On Friday, the veteran officer said he also had served on the police protection detail for Owens, the first Anne Arundel County executive to have a security detail. Pazulski said he never touched one of her signs, but when a supporter came for one, he would pop the trunk of the car in which they were stored.
Pazulski testified that Leopold grew dependent on his police drivers after suffering debilitating back pain.
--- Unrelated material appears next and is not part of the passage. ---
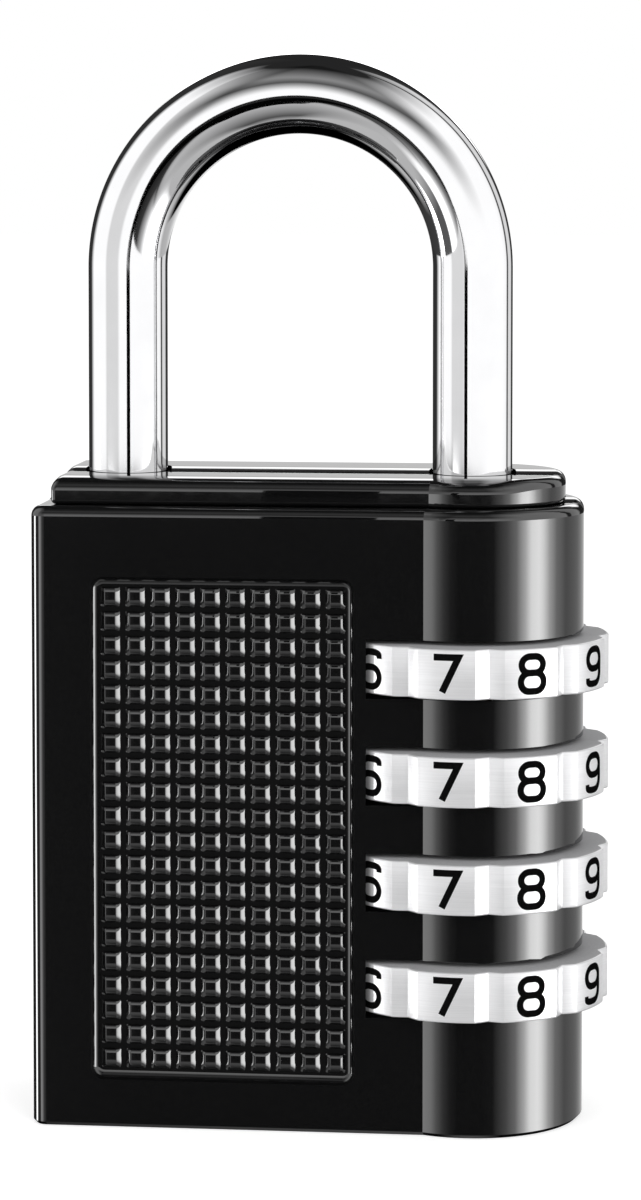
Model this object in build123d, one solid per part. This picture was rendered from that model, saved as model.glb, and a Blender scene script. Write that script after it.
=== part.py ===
from build123d import *
import math
import os

# Combination padlock. Millimetres, +Z up, front face towards -Y.
# The origin is where the spindle axis (dials, cam sleeves and long shackle leg) meets the base face.

# ---------------------------------------------------------------- driving dimensions
# Case: one casting, a flat-sided body that ends in a round barrel about the spindle axis
CASE_HEIGHT = 49.0
CASE_THICKNESS = 16.5
CASE_SIDE_MARGIN = 6.6       # toe leg's axis to the plain side
BARREL_RISE = 0.62           # the barrel stands this far beyond the flat faces
CASE_CORNER_RADIUS = 1.2     # upright edges of the plain side
CASE_CORNER_LEAST = 0.4      # smallest radius left when the plan is drawn in
CASE_TOP_RADIUS = 0.8        # rounding round the top face
CASE_BASE_CHAMFER = 0.3      # broken edge round the base
CASE_FLOOR = 1.4             # metal left under the spindle bore

# Grip panel: a shallow cast recess with a field of studs, on the front and on the back
PANEL_SIDE_MARGIN = 4.8      # plain side to the panel
PANEL_DIAL_MARGIN = 0.88     # panel to the mouths of the dial slots
PANEL_BASE_MARGIN = 3.8
PANEL_TOP_MARGIN = 5.5
PANEL_DEPTH = 0.55
PANEL_DRAFT = 30.0           # degrees that the recess walls lean outwards
PANEL_CORNER_RADIUS = 1.0
STUD_BORDER = 0.5            # least room between the studs and the panel's edge
STUD_PITCH_X = 1.97
STUD_PITCH_Z = 1.92
STUD_RISE = 0.4
STUD_GROOVE_WIDTH = 0.8      # mouth of the V grooves that part the studs

# Top cap: a smaller plate of the same plan, pinned on the case
CAP_HEIGHT = 2.2
CAP_INSET = 1.45
CAP_TOP_RADIUS = 0.8
CAP_BASE_RADIUS = 0.4
CAP_PIN_RADIUS = 1.0
CAP_PIN_LENGTH = 7.0
CAP_PIN_IN_CAP = 1.3
CAP_PIN_SPACING = 9.0

# Shackle: a bent round bar, long leg on the spindle axis, short toe leg in its own bore
SHACKLE_RADIUS = 3.175
SHACKLE_SPAN = 27.6          # between the leg axes
SHACKLE_STRAIGHT = 16.3      # straight leg that stands clear above the cap
TOE_DEPTH = 7.0              # toe leg below the top of the cap
SHACKLE_END_CHAMFER = 0.6
SPINDLE_END_GAP = 1.6        # case floor to the end of the long leg
CAP_HOLE_CLEARANCE = 0.3
TOE_BORE_CLEARANCE = 0.15
TOE_SEAT_GAP = 0.1

# Dials: four number rings on the spindle axis, ten flats with V grooves between them
DIAL_COUNT = 4
DIAL_PITCH = 8.35
DIAL_RISE = 2.0              # the dials stand this far beyond the barrel
DIAL_HEIGHT = 3.9
DIAL_POSITIONS = 10
DIAL_GROOVE_DEPTH = 0.55
DIAL_GROOVE_ANGLE = 12.0     # part of the rim that one groove takes
DIAL_GROOVE_OVERSIZE = 2.0   # the cutter's profile is this many times the groove's
DIAL_EDGE_CHAMFER = 0.15
CODE_ANGLE = -7.0            # the figure being read, from the front towards the right
SLOT_SIDE_GAP = 0.35         # dial face to slot wall
SLOT_RIM_GAP = 0.43          # dial rim to the round end of the slot

# Cam sleeves: one inside each dial; ten keys drive it, a keyway lets the locking pin through
SLEEVE_WALL = 0.8
SLEEVE_KEY_RISE = 0.6
SLEEVE_KEY_WIDTH = 1.6
SLEEVE_KEY_HEIGHT = 1.9
SPINDLE_CLEARANCE = 0.1
DIAL_RUNNING_GAP = 0.08
STACK_PLAY = 0.05            # end play between neighbouring sleeves

# Locking pins: pressed across the long leg, one under each cam sleeve
LOCK_PIN_RADIUS = 1.1
LOCK_PIN_RISE = 1.425        # long leg's surface to the pin's tip
LOCK_PIN_ROOT = -1.5         # blind end, beyond the spindle axis
LOCK_PIN_ANGLE = 180.0       # towards the toe leg
LOCK_PIN_GAP = 0.2           # pin to the cam sleeve above it
LOCK_PIN_TIP_GAP = 0.3       # pin's tip to the skirt of the cam sleeve
KEYWAY_CLEARANCE = 0.15

# Spindle bore of the case and what closes it
BORE_CLEARANCE = 0.1         # key tips to the bore
BUSH_FIT = 0.04
WASHER_THICKNESS = 0.8
WASHER_GAP = 0.2
SPRING_STRIP_WIDTH = 0.8     # radial width of the flat wire
SPRING_STRIP_THICKNESS = 0.4
SPRING_BORE_GAP = 0.7        # outer edge of the coil to the bore
SPRING_ROOM = 2.9            # case floor to the washer
SPRING_TURNS = 2.0
SPRING_SEAT_GAP = 0.03       # the helix's tilt lifts the strip's corners by about this

# Detent leaves: one bent strip behind each dial, its nose in a rim groove
LEAF_THICKNESS = 0.25
LEAF_HEIGHT = 3.2
LEAF_HALF_SPAN = 4.2
LEAF_FOOT = 0.9
LEAF_NOSE_GAP = 0.05
LEAF_NOSE_HALF_WIDTH = 0.9
LEAF_ROOM = 1.73             # dial rim to the seat of the leaf's feet
LEAF_SEAT_GAP = 0.05
LEAF_POCKET_GAP = 0.3
LEAF_POCKET_OVERLAP = 2.0    # the pocket starts this far inside the slot's round end

# ---------------------------------------------------------------- derived places
CASE_REACH = SHACKLE_SPAN + CASE_SIDE_MARGIN
HALF_THICKNESS = CASE_THICKNESS / 2
BARREL_RADIUS = HALF_THICKNESS + BARREL_RISE
DIAL_RADIUS = BARREL_RADIUS + DIAL_RISE
DIAL_STEP_ANGLE = 360 / DIAL_POSITIONS
SLOT_HEIGHT = DIAL_HEIGHT + 2 * SLOT_SIDE_GAP
SLOT_RADIUS = DIAL_RADIUS + SLOT_RIM_GAP
SLOT_MOUTH_X = -math.sqrt(SLOT_RADIUS**2 - HALF_THICKNESS**2)

PANEL_LEFT = PANEL_SIDE_MARGIN - CASE_REACH
PANEL_WIDTH = SLOT_MOUTH_X - PANEL_DIAL_MARGIN - PANEL_LEFT
PANEL_HEIGHT = CASE_HEIGHT - PANEL_BASE_MARGIN - PANEL_TOP_MARGIN
STUD_COLUMNS = int((PANEL_WIDTH - 2 * STUD_BORDER) / STUD_PITCH_X)
STUD_ROWS = int((PANEL_HEIGHT - 2 * STUD_BORDER) / STUD_PITCH_Z)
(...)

Leopold would ultimately have two surgeries in 2010 to address his spinal stenosis, which left him dependent on a urinary catheter.
Brown said Leopold directed him to empty his catheter bag, a chore he described as "humiliating." He was the second witness to testify that he drained the bags, after Leopold's scheduling secretary last week.
Tuesday concluded with testimony from Leopold aide Erik Robey on the executive's 2010 re-election campaign.
Robey, who is now Leopold's chief of staff, described a shoestring campaign effectively managed by the executive himself. Robey described handling checks and taking the cherry-red Leopold campaign signs to the candidate's house for distribution to volunteers.
Robey testified that he saw his role as helping Leopold get re-elected "in any way I could."
He is expected to return to the witness stand when the trial resumes Wednesday morning.
State Prosecutor Emmet C. Davitt, who is arguing the case himself, is expected to call more former members of the executive protection detail, which was disbanded last year.
In his opening statement last week, an attorney for Leopold, Bruce Marcus, said there are no rules, laws or regulations against the actions of which Leopold is accused.
He told Sweeney last week that the "tabloid-like" allegations might reflect Leopold's "poor judgment" and "lack of social grace," but they did not rise to the level of a crime.
Leopold was indicted last March on four counts of misconduct in office and one count of fraudulent misappropriation by a fiduciary.
If convicted of the fraud charge, Leopold could be sentenced to up to five years in prison. Judges have broad leeway on sentences for misconduct in office because the charge carries no specific penalty.
Leopold has remained in office while under indictment.